张维为对话斯蒂格利茨:美式民主改变不平等?说反了吧

来源:观察者网

2020-10-30 07:14

张维为

张维为作者

复旦大学特聘教授,中国研究院院长,春秋发展战略研究院研究员

斯蒂格利茨

斯蒂格利茨作者

诺贝尔经济学奖得主

新冠疫情发生以来,美欧国家糟糕的应对能力,让本已处于颓势的新自由主义更加捉襟见肘,反全球化声浪也再次高涨,有学者甚至将此次疫情称为“第三次全球大战(疫)”,引发对国际大格局变动的担忧。

近日,复旦大学中国研究院院长张维为对话诺贝尔经济学奖得主、世界银行首席经济学家斯蒂格利茨,围绕“新自由主义与全球化危机”展开对话,详细内容将在观察者网推出,敬请关注。

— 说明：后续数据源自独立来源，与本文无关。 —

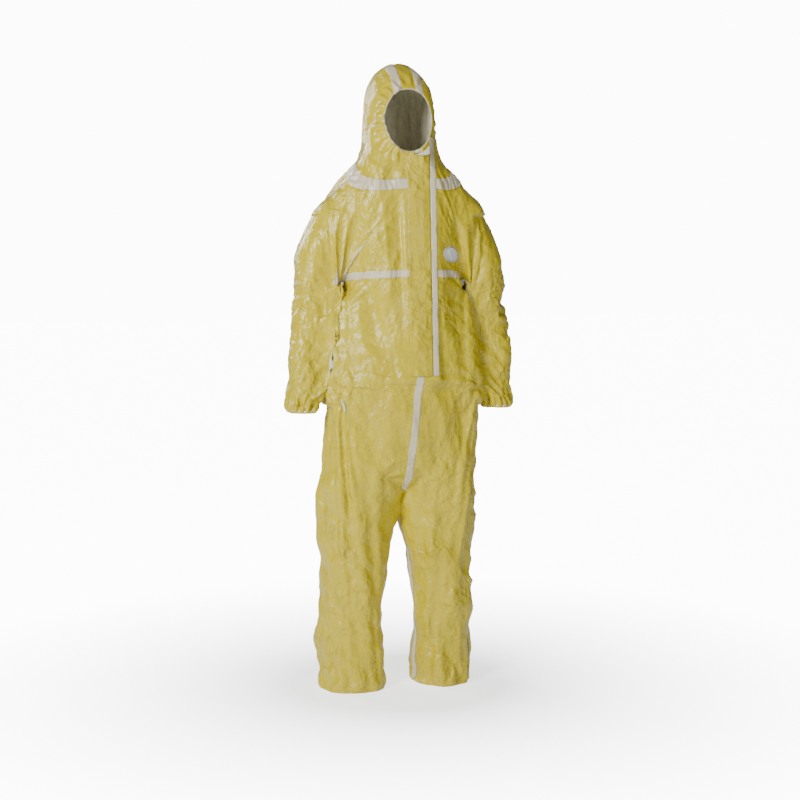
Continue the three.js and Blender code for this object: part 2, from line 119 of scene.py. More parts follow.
def tube(name, rows, side=1, filled=False, level=True, columns=72):
    """A closed tube through its sections; filled gives the dress form inside it."""
    step = 0.012
    along = np.concatenate([[0], np.cumsum(np.linalg.norm(np.diff(rows[:, :3], axis=0), axis=1))])
    at = np.linspace(0, along[-1], max(4, int(along[-1] / step)))
    rows = np.stack([np.interp(at, along, rows[:, i]) for i in range(rows.shape[1])], axis=1)
    for _ in range(3):
        rows[1:-1] = (rows[:-2] + 2 * rows[1:-1] + rows[2:]) / 4
    centre = rows[:, :3] * (side, 1, 1) + (0, 0, HEM)
    rise = np.array([(0, 0, 1)] * len(rows)) if level else -np.gradient(centre, axis=0)
    rise = rise / np.linalg.norm(rise, axis=1)[:, None]
    ahead = np.array((0, -1, 0)) + rise * rise[:, 1:2]
    ahead = ahead / np.linalg.norm(ahead, axis=1)[:, None]
    across = np.cross(rise, ahead)
    share = rows[:, 5] if filled else np.ones(len(rows))
    turn = np.linspace(0, 2 * math.pi, columns, endpoint=False)
    c, s = np.cos(turn), np.sin(turn)
    square = 2.35  # 2 would make each section an ellipse; more makes it squarer
    reach = (abs(c) ** square + abs(s) ** square) ** (-1 / square)
    points = (centre[:, None]
              + across[:, None] * (c * reach)[None, :, None] * (rows[:, 3] * share)[:, None, None]
              + ahead[:, None] * (s * reach)[None, :, None] * (rows[:, 4] * share)[:, None, None])
    verts = points.reshape(-1, 3).tolist() + [centre[0].tolist(), centre[-1].tolist()]
    faces = []
    for i in range(len(rows) - 1):
        for j in range(columns):
            k = (j + 1) % columns
            faces.append((i * columns + j, (i + 1) * columns + j,
                          (i + 1) * columns + k, i * columns + k))
    last = (len(rows) - 1) * columns
    for j in range(columns):
        k = (j + 1) % columns
        faces.append((len(verts) - 2, j, k))
        faces.append((len(verts) - 1, last + k, last + j))
    return new_object(name, verts, faces)


# The plane that parts each sleeve from the trunk under the armpit, given for the wearer's left
ARM_PLANE = Vector((0.377, 0, 0.057)).normalized()
ARM_POINT = Vector((0.175, 0, HEM + 1.175))


def part_arms(obj, outwards):
    """Keeps a trunk or a sleeve 10 mm on its own side of the arm plane, below the armpit."""
    for v in obj.data.vertices:
        side = 1 if v.co.x > 0 else -1
        normal = Vector((ARM_PLANE.x * side, 0, ARM_PLANE.z))
        off = (v.co - Vector((ARM_POINT.x * side, 0, ARM_POINT.z))).dot(normal)
        room = 0.010 * min(1, max(0, (ARM_POINT.z + 0.03 - v.co.z) / 0.04))
        if room and off * outwards < room:
            v.co += normal * (room * outwards - off)


def whole_form(name, filled):
    """Trunk, sleeves and legs run together into one closed form by a voxel remesh."""
    trunk = np.column_stack([np.zeros(len(TRUNK)), TRUNK[:, (3, 0, 1, 2, 4)]])
    tubes = [tube(name, trunk, filled=filled)]
    part_arms(tubes[0], -1)
    for side in (1, -1):
        tubes.append(tube("sleeve", SLEEVE, side, filled, level=False))
        part_arms(tubes[-1], 1)
        tubes.append(tube("leg", LEG, side, filled))
    bpy.ops.object.select_all(action="DESELECT")
    for obj in tubes:
        obj.select_set(True)
    bpy.context.view_layer.objects.active = tubes[0]
    bpy.ops.object.join()
    form = tubes[0]
    remesh = form.modifiers.new("one skin", "REMESH")
    remesh.mode = "VOXEL"
    remesh.voxel_size = MESH_STEP * (1.6 if filled else 1)
    smooth = form.modifiers.new("soften", "SMOOTH")
    smooth.factor = 0.5
    smooth.iterations = 8
    for modifier in (remesh.name, smooth.name):
        bpy.ops.object.modifier_apply(modifier=modifier)
    form.select_set(False)
    return form


suit = whole_form("suit", filled=False)
form = whole_form("dress_form", filled=True)

# A thin board on each side keeps the sleeve and the trunk apart while the cloth settles
bm = bmesh.new()
bm.from_mesh(form.data)
for side in (-1, 1):
    through = Vector((ARM_PLANE.x * side, 0, ARM_PLANE.z))
    down = Vector((ARM_PLANE.z * side, 0, -ARM_PLANE.x))
    board = Matrix((through * 0.004, Vector((0, 0.26, 0)), down * 0.34)).transposed().to_4x4()
    board.translation = Vector((ARM_POINT.x * side, 0, ARM_POINT.z)) + down * (0.025 + 0.17)
    corners = bmesh.ops.create_cube(bm, size=1, matrix=board)["verts"]
    bmesh.ops.recalc_face_normals(bm, faces=list({f for v in corners for f in v.link_faces}))
bm.to_mesh(form.data)
bm.free()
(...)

本文为对话第一部分:严峻的“美国真相”。从斯蒂格里茨教授的新书《美国真相》谈起,揭露美国资本如何破坏市场规则,美国所谓的“民主社会”,也不过是表象,引以为傲的“三权分立”实际上已经被资本力量控制,美国急需的是一场改革。

杨晗轶:我们从斯蒂格利茨教授开始。您的著作不久前被译成中文,书名叫做《美国真相》。我想知道您认为其中最重要的真相是什么,这本书曝光了什么过去人们认识不足或者认识偏差的地方?

斯蒂格利茨:我认为这本书令人意想不到的地方在于,它曝光了美国市场经济受到市场势力压榨的程度,企业势力是如何压榨消费者的,缺乏议价权的工人是如何被企业剥削的,这种利用个体脆弱性的能力。

这本书的主题是点明美国当下需要新的社会契约,在市场、国家和民间社会之间取得新的平衡,政府需要在监管和投资方面发挥重要作用。民主具有非同寻常的重要性,但近几十年它不断受到破坏。我们看到有人试图压制选民(注:通过让某些人不要投票来影响选举结果)。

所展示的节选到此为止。